Output all of the data below exactly as given.

### DATASET EXTRACT
+===+

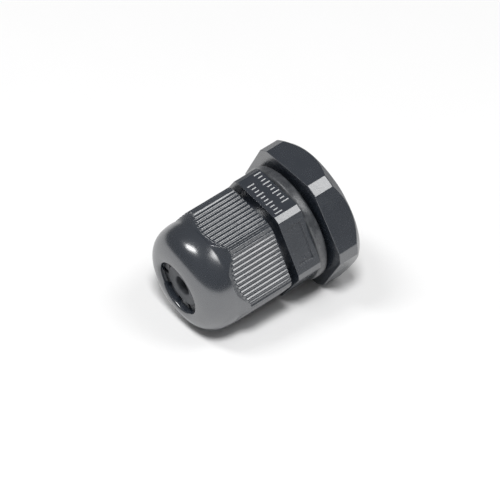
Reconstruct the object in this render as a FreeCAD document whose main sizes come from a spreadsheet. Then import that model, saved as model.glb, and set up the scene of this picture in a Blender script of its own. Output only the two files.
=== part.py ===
"""Cable gland with an M16 entry thread, modelled as six separate moulded pieces.

The gland's axis lies along Y. The dome nut points to -Y, the entry thread to +Y, and +Z is up.
The origin is the centre of the sealing face, where the flat gasket meets the panel. Sizes are in
millimetres.

Every piece is drawn along its own local Z, with z = 0 at the end nearest the entry, and its
Placement turns that Z to point at the dome end. Local Y then points up.
"""
import FreeCAD, Part
import math
import os
import re
import Sketcher

doc = FreeCAD.newDocument("CableGland")

# ---------------------------------------------------------------- driving dimensions
DIMENSIONS = {
    # threads, drawn as plain cylinders at their outer diameter
    "thread_radius": 8.0,
    "thread_play": 0.05,
    "thread_chamfer": 0.8,
    "entry_thread_length": 7.6,
    "upper_thread_length": 5.9,
    # gland body
    "body_flats": 19.0,
    "flange_thickness": 4.53,
    "flange_corner_cut": 0.71,
    "body_turn": -4.95,
    "passage_radius": 5.0,
    "socket_radius": 7.0,
    "socket_depth": 2.0,
    "panel_length": 6.7,
    "panel_width": 2.8,
    "panel_sink": 0.2,
    "pip_radius": 0.22,
    "pip_offset": 2.7,
    # flat gasket
    "gasket_thickness": 1.8,
    "gasket_radius": 10.17,
    "gasket_play": 0.08,
    # lock nut
    "locknut_flats": 22.75,
    "locknut_thickness": 5.05,
    "locknut_corner_cut": 1.31,
    "locknut_gap": 0.65,
    "locknut_face_radius": 11.2,
    "locknut_bevel_run": 2.2,
    "locknut_bevel_rise": 2.45,
    # dome nut, outside
    "nut_gap": 1.21,
    "nut_turn": -6.13,
    "rib_apothem": 9.36,
    "rib_height": 0.22,
    "rib_length": 9.15,
    "run_out": 1.6,
    "valley_width": 0.5,
    "valley_floor": 0.26,
    "skirt_length": 9.76,
    "skirt_rounding": 2.66,
    "dome_radius": 9.27,
    "dome_length": 15.16,
    "dome_rounding": 4.15,
    "aperture_radius": 4.63,
    "aperture_lip": 0.4,
    # dome nut, inside
    "nut_thread_length": 5.7,
    "cavity_radius": 7.25,
    "cone_start": 10.06,
    "cone_end": 14.21,
    # clamping cage
    "cage_lift": 0.8,
    "cage_turn": -1.0,
    "cage_radius": 6.9,
    "cage_shoulder": 6.98,
    "cage_length": 10.47,
    "cage_bore": 5.55,
    "cage_waist": 6.5,
    "cage_ledge": 0.9,
    "ledge_radius": 4.7,
    "tip_radius": 4.7,
    "tip_bore": 3.72,
    "finger_slot": 0.8,
    "finger_root": 2.4,
    # seal bush
    "seal_radius": 5.5,
    "seal_shoulder": 5.55,
    "seal_length": 9.75,
    "seal_nose": 3.58,
    "seal_bore": 1.65,
}

SIDES = 6
FINGERS = 10
RIBS_PER_SIDE = 13

sheet = doc.addObject("Spreadsheet::Sheet", "Dimensions")
for row, (alias, size) in enumerate(DIMENSIONS.items(), start=1):
    sheet.set(f"A{row}", alias.replace("_", " "))
    sheet.set(f"B{row}", str(size))
    sheet.setAlias(f"B{row}", alias)
doc.recompute()


# ---------------------------------------------------------------- sketches
def cells(expression):
    """The expression with every dimension's name pointing at its cell in the sheet."""
    return re.sub(r"[a-z]+(?:_[a-z]+)+", lambda name: f"Dimensions.{name.group()}", expression)


def new_body(label):
    body = doc.addObject("PartDesign::Body", label)
    body.Label = label
    return body


def origin_part(body, role):
    """One of the body's own origin planes or axes."""
    return next(item for item in body.Origin.OriginFeatures if item.Role == role)


def new_sketch(body, name, plane="XZ_Plane", lift="0"):
    """A sketch on one of the body's origin planes, lifted along that plane's normal."""
    sketch = body.newObject("Sketcher::SketchObject", name)
    sketch.AttachmentSupport = [(origin_part(body, plane), "")]
    sketch.MapMode = "FlatFace"
    sketch.setExpression("AttachmentOffset.Base.z", cells(lift))
    return sketch


def new_side_sketch(body, name, bearing, distance):
    """A sketch facing away from the axis at this bearing, with its y along the axis.

    The XZ plane faces -Y, a bearing of -90 degrees, so it swings round by the bearing plus 90.
    """
    swing = bearing + 90
    sketch = new_sketch(body, name)
    sketch.AttachmentOffset = FreeCAD.Placement(
        FreeCAD.Vector(0, 0, 0), FreeCAD.Rotation(FreeCAD.Vector(0, 1, 0), swing)
    )
    sketch.setExpression("AttachmentOffset.Base.x", cells(f"({distance}) * sin({swing}deg)"))
    sketch.setExpression("AttachmentOffset.Base.z", cells(f"({distance}) * cos({swing}deg)"))
    return sketch


def constrain(sketch, constraint, expression):
    """Adds a dimension to the sketch and binds it to the sheet."""
    index = sketch.addConstraint(constraint)
    sketch.setExpression(f"Constraints[{index}]", cells(expression))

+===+

### FULL SOLUTION
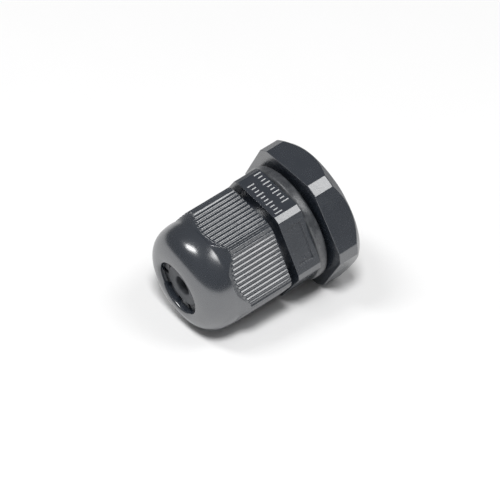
Reconstruct the object in this render as a FreeCAD document whose main sizes come from a spreadsheet. Then import that model, saved as model.glb, and set up the scene of this picture in a Blender script of its own. Output only the two files.
=== part.py ===
"""Cable gland with an M16 entry thread, modelled as six separate moulded pieces.

The gland's axis lies along Y. The dome nut points to -Y, the entry thread to +Y, and +Z is up.
The origin is the centre of the sealing face, where the flat gasket meets the panel. Sizes are in
millimetres.

Every piece is drawn along its own local Z, with z = 0 at the end nearest the entry, and its
Placement turns that Z to point at the dome end. Local Y then points up.
"""
import FreeCAD, Part
import math
import os
import re
import Sketcher

doc = FreeCAD.newDocument("CableGland")

# ---------------------------------------------------------------- driving dimensions
DIMENSIONS = {
    # threads, drawn as plain cylinders at their outer diameter
    "thread_radius": 8.0,
    "thread_play": 0.05,
    "thread_chamfer": 0.8,
    "entry_thread_length": 7.6,
    "upper_thread_length": 5.9,
    # gland body
    "body_flats": 19.0,
    "flange_thickness": 4.53,
    "flange_corner_cut": 0.71,
    "body_turn": -4.95,
    "passage_radius": 5.0,
    "socket_radius": 7.0,
    "socket_depth": 2.0,
    "panel_length": 6.7,
    "panel_width": 2.8,
    "panel_sink": 0.2,
    "pip_radius": 0.22,
    "pip_offset": 2.7,
    # flat gasket
    "gasket_thickness": 1.8,
    "gasket_radius": 10.17,
    "gasket_play": 0.08,
    # lock nut
    "locknut_flats": 22.75,
    "locknut_thickness": 5.05,
    "locknut_corner_cut": 1.31,
    "locknut_gap": 0.65,
    "locknut_face_radius": 11.2,
    "locknut_bevel_run": 2.2,
    "locknut_bevel_rise": 2.45,
    # dome nut, outside
    "nut_gap": 1.21,
    "nut_turn": -6.13,
    "rib_apothem": 9.36,
    "rib_height": 0.22,
    "rib_length": 9.15,
    "run_out": 1.6,
    "valley_width": 0.5,
    "valley_floor": 0.26,
    "skirt_length": 9.76,
    "skirt_rounding": 2.66,
    "dome_radius": 9.27,
    "dome_length": 15.16,
    "dome_rounding": 4.15,
    "aperture_radius": 4.63,
    "aperture_lip": 0.4,
    # dome nut, inside
    "nut_thread_length": 5.7,
    "cavity_radius": 7.25,
    "cone_start": 10.06,
    "cone_end": 14.21,
    # clamping cage
    "cage_lift": 0.8,
    "cage_turn": -1.0,
    "cage_radius": 6.9,
    "cage_shoulder": 6.98,
    "cage_length": 10.47,
    "cage_bore": 5.55,
    "cage_waist": 6.5,
    "cage_ledge": 0.9,
    "ledge_radius": 4.7,
    "tip_radius": 4.7,
    "tip_bore": 3.72,
    "finger_slot": 0.8,
    "finger_root": 2.4,
    # seal bush
    "seal_radius": 5.5,
    "seal_shoulder": 5.55,
    "seal_length": 9.75,
    "seal_nose": 3.58,
    "seal_bore": 1.65,
}

SIDES = 6
FINGERS = 10
RIBS_PER_SIDE = 13

sheet = doc.addObject("Spreadsheet::Sheet", "Dimensions")
for row, (alias, size) in enumerate(DIMENSIONS.items(), start=1):
    sheet.set(f"A{row}", alias.replace("_", " "))
    sheet.set(f"B{row}", str(size))
    sheet.setAlias(f"B{row}", alias)
doc.recompute()


# ---------------------------------------------------------------- sketches
def cells(expression):
    """The expression with every dimension's name pointing at its cell in the sheet."""
    return re.sub(r"[a-z]+(?:_[a-z]+)+", lambda name: f"Dimensions.{name.group()}", expression)


def new_body(label):
    body = doc.addObject("PartDesign::Body", label)
    body.Label = label
    return body


def origin_part(body, role):
    """One of the body's own origin planes or axes."""
    return next(item for item in body.Origin.OriginFeatures if item.Role == role)


def new_sketch(body, name, plane="XZ_Plane", lift="0"):
    """A sketch on one of the body's origin planes, lifted along that plane's normal."""
    sketch = body.newObject("Sketcher::SketchObject", name)
    sketch.AttachmentSupport = [(origin_part(body, plane), "")]
    sketch.MapMode = "FlatFace"
    sketch.setExpression("AttachmentOffset.Base.z", cells(lift))
    return sketch


def new_side_sketch(body, name, bearing, distance):
    """A sketch facing away from the axis at this bearing, with its y along the axis.

    The XZ plane faces -Y, a bearing of -90 degrees, so it swings round by the bearing plus 90.
    """
    swing = bearing + 90
    sketch = new_sketch(body, name)
    sketch.AttachmentOffset = FreeCAD.Placement(
        FreeCAD.Vector(0, 0, 0), FreeCAD.Rotation(FreeCAD.Vector(0, 1, 0), swing)
    )
    sketch.setExpression("AttachmentOffset.Base.x", cells(f"({distance}) * sin({swing}deg)"))
    sketch.setExpression("AttachmentOffset.Base.z", cells(f"({distance}) * cos({swing}deg)"))
    return sketch


def constrain(sketch, constraint, expression):
    """Adds a dimension to the sketch and binds it to the sheet."""
    index = sketch.addConstraint(constraint)
    sketch.setExpression(f"Constraints[{index}]", cells(expression))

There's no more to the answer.